As it presented the results, the European Banking Authority said the failing banks should quickly raise a total of (euro) 2.5 billion ($3.5 billion) to boost their capital cushions. The banks that barely passed were also asked to shore up their finances in coming months.
Spain, commonly seen as the next-weakest link in the 17-country eurozone, fared by far the worst in the tests. Five banks — Catalunya Caixa, Caja de Ahorros de Mediterraneo, Banco Pastor, Unnim and Group Caja3 — failed the test outright, while seven others barely scraped by. However, the number of banks that Spain tested was far higher than in all other countries.
The next in line was Greece, with two lenders — EFG Eurobank and government-owned ATEBank — flunking the tests and two others almost failing.
Austria's Oesterreichische Volksbank AG was the only lender outside the crisis countries to not pass, though German Landesbank Helaba pulled out of the tests earlier this week, saying the EBA refused to take into account some of the capital it had set aside.
The European banking regulator's decision to not count certain types of capital for its stress scenarios has come under fire from several countries and could become a major hurdle for the tests' credibility.
"I refuse to accept that the five failed the test," Bank of Spain Governor Miguel Angel Fernandez Ordonez said Friday night, insisting that none of the Spanish banks had to raise extra funds.
He complained that the EBA had refused to count general provisions, money that Spanish banks are required to set aside for a crisis such as the one envisioned in the stress tests.
German officials also questioned the tests' results, saying they saw no reason for any of their banks to take action, even though two — HSH Nordbank AG and Norddeutsche Landesbank — fell into the "barely passed" category.
Nordbank and Norddeutsche Landesbank both challenged the stress test results, saying they didn't reflect how strong they were.
The EBA lacks the power to force banks to raise more capital — whether from investors or governments — or to make them merge or sell businesses. Only their national governments can do that, and analysts say the key to the stress tests is whether governments act on the results.
"The real test of the process, and of the strength of the new European supervisory system, will be the willingness of individual regulators to follow up," said Bob Penn, a partner at commercial law firm Allen & Overy.
In addition to the Spanish, Greek and German banks that only barely passed, one bank in Slovenia, one in Italy, one in Cyprus, and two in Portugal also only just survived the EBA's stress scenario.
The EBA worked hard to make this year's test more credible after a stress test last summer was largely considered a whitewash — it failed to spot huge black holes in Irish lenders, whose collapse weeks later pushed the country to take an international bailout.
A similar exercise in the U.S. in 2009, however, is widely credited with drawing a line under the country's banking crisis. In the U.S. stress tests, 10 of the nation's 19 largest banks had to raise a total of about $75 billion.
The EBA said Friday that the main reason so few banks failed the test was that it gave lenders the opportunity to raise capital ahead of the result's release. At the end of last year, 20 banks would have failed the tests and between January and April lenders raised a total of (euro) 50 billion ($71 billion) in preparation for the test.

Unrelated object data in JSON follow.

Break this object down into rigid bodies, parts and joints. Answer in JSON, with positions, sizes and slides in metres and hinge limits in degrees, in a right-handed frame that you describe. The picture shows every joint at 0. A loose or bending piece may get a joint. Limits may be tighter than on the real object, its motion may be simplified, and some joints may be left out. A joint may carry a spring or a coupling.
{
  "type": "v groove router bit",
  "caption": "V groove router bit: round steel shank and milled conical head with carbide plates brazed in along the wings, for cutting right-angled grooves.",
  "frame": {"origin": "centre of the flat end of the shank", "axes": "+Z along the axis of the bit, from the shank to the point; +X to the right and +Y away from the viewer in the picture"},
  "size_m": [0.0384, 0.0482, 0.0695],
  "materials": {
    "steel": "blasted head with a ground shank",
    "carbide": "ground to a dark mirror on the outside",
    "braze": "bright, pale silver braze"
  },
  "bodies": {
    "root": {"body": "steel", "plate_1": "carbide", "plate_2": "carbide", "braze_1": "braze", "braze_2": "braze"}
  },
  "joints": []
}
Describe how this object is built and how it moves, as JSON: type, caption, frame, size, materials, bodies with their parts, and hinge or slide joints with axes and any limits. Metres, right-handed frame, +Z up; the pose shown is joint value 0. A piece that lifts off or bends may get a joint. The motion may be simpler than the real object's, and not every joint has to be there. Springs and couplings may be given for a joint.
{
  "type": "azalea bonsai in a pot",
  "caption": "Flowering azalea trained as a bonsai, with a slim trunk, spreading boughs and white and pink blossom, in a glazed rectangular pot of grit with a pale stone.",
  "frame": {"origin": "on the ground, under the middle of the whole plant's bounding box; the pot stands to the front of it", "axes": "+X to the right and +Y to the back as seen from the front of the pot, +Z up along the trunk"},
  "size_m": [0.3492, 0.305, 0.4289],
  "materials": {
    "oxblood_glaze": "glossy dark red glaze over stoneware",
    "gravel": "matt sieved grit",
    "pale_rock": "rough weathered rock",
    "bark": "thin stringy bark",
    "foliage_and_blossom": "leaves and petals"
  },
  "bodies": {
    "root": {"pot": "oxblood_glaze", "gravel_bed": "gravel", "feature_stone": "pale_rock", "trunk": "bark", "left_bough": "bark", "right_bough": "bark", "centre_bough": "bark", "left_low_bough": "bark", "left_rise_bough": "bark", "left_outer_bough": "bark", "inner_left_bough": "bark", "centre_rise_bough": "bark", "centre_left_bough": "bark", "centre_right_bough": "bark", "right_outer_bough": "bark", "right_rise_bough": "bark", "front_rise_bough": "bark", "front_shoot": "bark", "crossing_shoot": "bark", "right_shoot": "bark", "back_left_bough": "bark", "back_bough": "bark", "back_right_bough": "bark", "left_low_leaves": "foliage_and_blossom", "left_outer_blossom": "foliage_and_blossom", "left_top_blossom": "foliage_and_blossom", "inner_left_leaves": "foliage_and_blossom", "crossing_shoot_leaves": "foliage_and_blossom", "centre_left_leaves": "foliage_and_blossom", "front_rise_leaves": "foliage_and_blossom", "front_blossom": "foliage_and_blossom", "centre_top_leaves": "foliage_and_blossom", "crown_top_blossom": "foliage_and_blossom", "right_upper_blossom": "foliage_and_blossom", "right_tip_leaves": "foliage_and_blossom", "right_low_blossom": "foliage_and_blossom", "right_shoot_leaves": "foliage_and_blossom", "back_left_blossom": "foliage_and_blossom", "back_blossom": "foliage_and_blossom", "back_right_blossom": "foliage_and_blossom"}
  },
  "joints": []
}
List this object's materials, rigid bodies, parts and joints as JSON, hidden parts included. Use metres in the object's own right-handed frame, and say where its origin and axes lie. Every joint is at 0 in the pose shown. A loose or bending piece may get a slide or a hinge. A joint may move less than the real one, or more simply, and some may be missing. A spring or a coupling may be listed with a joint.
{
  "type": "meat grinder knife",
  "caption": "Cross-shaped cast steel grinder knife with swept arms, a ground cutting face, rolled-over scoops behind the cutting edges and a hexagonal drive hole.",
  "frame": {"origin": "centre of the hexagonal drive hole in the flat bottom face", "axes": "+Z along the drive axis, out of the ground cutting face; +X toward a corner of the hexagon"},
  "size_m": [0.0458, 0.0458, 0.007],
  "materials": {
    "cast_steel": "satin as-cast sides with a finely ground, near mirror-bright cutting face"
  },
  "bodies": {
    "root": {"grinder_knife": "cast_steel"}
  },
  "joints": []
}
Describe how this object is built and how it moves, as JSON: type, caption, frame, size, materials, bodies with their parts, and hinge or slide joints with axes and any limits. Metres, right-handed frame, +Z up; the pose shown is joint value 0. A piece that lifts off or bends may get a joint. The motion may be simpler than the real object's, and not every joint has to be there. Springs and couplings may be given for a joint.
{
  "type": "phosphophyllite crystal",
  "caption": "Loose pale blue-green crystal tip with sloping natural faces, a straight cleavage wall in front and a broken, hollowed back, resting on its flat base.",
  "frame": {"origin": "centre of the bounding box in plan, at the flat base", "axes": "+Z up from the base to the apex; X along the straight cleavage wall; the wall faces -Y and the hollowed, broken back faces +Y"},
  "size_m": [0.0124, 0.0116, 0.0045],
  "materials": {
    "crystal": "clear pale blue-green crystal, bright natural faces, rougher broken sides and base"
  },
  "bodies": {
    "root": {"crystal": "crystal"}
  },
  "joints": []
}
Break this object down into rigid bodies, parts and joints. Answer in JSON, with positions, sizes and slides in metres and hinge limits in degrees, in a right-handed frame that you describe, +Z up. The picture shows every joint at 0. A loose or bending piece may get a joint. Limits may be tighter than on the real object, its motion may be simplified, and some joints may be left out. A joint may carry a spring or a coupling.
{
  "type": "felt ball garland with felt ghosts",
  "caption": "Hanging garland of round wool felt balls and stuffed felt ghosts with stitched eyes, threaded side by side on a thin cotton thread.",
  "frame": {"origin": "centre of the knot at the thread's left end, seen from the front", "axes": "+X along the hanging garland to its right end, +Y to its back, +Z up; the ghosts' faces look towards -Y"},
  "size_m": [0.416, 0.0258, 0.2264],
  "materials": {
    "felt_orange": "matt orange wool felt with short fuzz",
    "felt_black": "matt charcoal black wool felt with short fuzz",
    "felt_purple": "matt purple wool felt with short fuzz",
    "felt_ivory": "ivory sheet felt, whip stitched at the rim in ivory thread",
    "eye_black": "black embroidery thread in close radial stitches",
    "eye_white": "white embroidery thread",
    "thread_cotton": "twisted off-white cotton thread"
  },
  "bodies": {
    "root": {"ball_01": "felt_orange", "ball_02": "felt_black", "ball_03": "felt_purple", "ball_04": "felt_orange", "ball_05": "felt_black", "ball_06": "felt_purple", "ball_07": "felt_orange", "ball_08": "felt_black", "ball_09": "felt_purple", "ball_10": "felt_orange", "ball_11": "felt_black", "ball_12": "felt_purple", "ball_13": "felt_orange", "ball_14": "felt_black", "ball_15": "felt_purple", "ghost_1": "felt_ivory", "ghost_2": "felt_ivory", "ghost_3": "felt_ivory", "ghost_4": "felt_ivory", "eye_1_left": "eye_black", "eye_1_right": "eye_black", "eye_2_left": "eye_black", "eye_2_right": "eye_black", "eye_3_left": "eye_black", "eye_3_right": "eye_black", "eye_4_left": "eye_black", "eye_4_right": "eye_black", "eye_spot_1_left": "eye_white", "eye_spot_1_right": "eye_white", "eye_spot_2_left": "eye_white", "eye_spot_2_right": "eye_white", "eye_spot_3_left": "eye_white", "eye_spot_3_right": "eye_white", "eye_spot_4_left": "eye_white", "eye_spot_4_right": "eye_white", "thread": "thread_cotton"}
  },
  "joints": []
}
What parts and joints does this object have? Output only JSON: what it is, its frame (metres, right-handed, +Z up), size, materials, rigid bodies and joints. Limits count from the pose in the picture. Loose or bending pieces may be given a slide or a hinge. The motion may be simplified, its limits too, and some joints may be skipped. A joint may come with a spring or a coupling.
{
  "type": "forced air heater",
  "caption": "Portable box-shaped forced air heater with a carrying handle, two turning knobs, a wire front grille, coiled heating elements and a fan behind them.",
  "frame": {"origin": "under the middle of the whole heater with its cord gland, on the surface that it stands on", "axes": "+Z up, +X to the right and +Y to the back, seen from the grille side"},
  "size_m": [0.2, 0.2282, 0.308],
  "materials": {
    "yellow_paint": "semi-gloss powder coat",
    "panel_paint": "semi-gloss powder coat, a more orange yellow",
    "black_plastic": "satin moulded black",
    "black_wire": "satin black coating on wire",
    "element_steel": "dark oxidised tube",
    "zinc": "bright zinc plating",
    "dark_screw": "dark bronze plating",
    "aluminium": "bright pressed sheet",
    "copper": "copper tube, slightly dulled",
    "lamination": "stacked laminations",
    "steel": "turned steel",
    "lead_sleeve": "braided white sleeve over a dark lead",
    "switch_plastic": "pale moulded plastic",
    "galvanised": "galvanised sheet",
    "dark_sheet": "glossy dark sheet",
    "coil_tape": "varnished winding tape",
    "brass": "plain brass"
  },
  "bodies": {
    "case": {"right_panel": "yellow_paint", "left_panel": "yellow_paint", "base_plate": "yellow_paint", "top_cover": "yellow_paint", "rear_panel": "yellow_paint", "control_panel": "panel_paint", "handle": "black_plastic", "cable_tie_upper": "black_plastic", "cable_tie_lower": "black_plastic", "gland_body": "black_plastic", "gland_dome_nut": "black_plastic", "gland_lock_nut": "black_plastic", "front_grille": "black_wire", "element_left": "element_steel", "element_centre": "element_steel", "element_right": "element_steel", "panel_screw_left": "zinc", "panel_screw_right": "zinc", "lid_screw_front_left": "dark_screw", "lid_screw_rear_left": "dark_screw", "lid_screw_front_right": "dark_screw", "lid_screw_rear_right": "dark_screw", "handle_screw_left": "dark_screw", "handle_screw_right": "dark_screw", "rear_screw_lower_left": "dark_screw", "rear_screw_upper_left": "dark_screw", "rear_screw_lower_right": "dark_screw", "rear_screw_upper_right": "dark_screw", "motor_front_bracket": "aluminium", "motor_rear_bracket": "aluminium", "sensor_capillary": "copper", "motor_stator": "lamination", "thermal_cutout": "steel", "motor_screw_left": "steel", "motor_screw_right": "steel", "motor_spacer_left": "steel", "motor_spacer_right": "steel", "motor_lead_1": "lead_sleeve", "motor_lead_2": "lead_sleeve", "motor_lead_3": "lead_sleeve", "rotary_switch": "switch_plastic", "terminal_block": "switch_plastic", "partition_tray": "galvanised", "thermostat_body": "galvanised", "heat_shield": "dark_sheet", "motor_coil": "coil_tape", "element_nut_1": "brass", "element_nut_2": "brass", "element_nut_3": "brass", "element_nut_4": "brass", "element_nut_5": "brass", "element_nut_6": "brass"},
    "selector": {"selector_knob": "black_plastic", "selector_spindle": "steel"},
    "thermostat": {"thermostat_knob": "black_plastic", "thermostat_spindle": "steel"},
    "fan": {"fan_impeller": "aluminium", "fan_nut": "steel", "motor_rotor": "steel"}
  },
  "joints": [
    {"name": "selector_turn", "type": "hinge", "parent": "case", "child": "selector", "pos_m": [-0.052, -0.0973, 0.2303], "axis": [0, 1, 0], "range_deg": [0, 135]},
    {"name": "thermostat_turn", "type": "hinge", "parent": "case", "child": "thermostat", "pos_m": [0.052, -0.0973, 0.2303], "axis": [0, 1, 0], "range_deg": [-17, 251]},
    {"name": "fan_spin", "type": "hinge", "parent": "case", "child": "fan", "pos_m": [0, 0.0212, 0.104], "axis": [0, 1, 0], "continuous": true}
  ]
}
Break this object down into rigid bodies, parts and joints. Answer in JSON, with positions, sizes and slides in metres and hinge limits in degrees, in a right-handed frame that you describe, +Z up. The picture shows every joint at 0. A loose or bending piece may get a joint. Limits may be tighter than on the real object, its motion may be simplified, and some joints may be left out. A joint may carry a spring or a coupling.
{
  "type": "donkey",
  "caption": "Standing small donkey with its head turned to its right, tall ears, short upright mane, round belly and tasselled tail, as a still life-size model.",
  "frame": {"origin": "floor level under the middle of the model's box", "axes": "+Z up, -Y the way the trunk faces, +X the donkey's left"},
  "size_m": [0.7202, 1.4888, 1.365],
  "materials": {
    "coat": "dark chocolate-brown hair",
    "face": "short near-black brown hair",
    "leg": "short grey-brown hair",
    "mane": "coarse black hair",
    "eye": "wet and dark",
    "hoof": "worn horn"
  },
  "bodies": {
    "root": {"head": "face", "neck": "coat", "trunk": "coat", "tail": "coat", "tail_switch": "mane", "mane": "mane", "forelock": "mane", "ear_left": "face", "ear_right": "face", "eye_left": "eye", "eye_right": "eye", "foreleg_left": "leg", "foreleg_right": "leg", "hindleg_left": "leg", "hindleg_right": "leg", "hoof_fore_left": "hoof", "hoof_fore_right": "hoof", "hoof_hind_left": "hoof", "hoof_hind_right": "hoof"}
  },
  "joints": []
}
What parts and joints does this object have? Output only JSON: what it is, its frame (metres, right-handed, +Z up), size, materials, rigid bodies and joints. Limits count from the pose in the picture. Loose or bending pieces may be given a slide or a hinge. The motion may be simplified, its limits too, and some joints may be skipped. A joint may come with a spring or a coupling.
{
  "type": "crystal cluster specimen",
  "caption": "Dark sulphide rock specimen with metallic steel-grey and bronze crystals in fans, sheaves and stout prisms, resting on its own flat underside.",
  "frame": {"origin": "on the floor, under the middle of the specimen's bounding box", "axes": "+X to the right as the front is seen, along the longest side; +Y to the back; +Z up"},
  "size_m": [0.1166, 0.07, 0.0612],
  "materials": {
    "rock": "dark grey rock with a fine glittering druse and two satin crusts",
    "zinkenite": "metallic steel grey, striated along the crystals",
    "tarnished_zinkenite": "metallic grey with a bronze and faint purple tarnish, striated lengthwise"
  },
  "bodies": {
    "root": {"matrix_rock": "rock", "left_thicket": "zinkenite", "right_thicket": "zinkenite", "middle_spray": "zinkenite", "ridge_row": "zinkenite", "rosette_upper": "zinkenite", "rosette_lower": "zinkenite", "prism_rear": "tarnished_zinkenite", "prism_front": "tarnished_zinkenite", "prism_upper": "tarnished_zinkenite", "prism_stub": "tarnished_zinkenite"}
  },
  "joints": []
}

The banks were also required to maintain a bigger financial pad than last year: at least 5 percent of their loans, investments and other risky assets. That cushion — dubbed Core Tier 1 capital — stands ready to absorb unexpected losses and is therefore a key measure of a bank's stability.
The tests, run by national banking regulators, simulated what would happen to bank finances during a recession where growth falls more than 4 percentage points below EU forecasts, while housing prices plummet and unemployment jumps. For the 17-country eurozone, they envisaged a drop in economic output of 0.5 percent this year and 0.2 percent next year.
However, a key point of controversy was the EBA's decision not to include an explicit default in its worse-case stress scenario. Most market observers believe that a Greek default is almost inevitable, while many also expect Ireland and Portugal to eventually restructure their debts.Comment on this story
But even though eurozone finance ministers have been pushing for banks to share part of the burden of a planned second rescue package for Greece, the EU has said that testing for an outright default would conflict with its promise that such a move is not in the cards.
Instead, it chose to make the banks disclose exactly how much they hold in shaky bonds, including amounts and maturities. The intention is to clear the air, with strong banks no longer suspected of hiding losses and thus able to borrow more cheaply, while increasing the pressure on weaker ones and their respective governments to take remedial steps.
"The disclosure will give the markets enough information to draw their own conclusions about the banks' positions: those conclusions will be much more gloomy than the EBA's conclusions given the state of the eurozone periphery," Allen & Overy's Penn said.
Another goal was to address the so-called addicted banks, financial institutions that are so weak they can only survive by tapping emergency credits from the European Central Bank. The idea is to push governments to finally restructure or recapitalize them.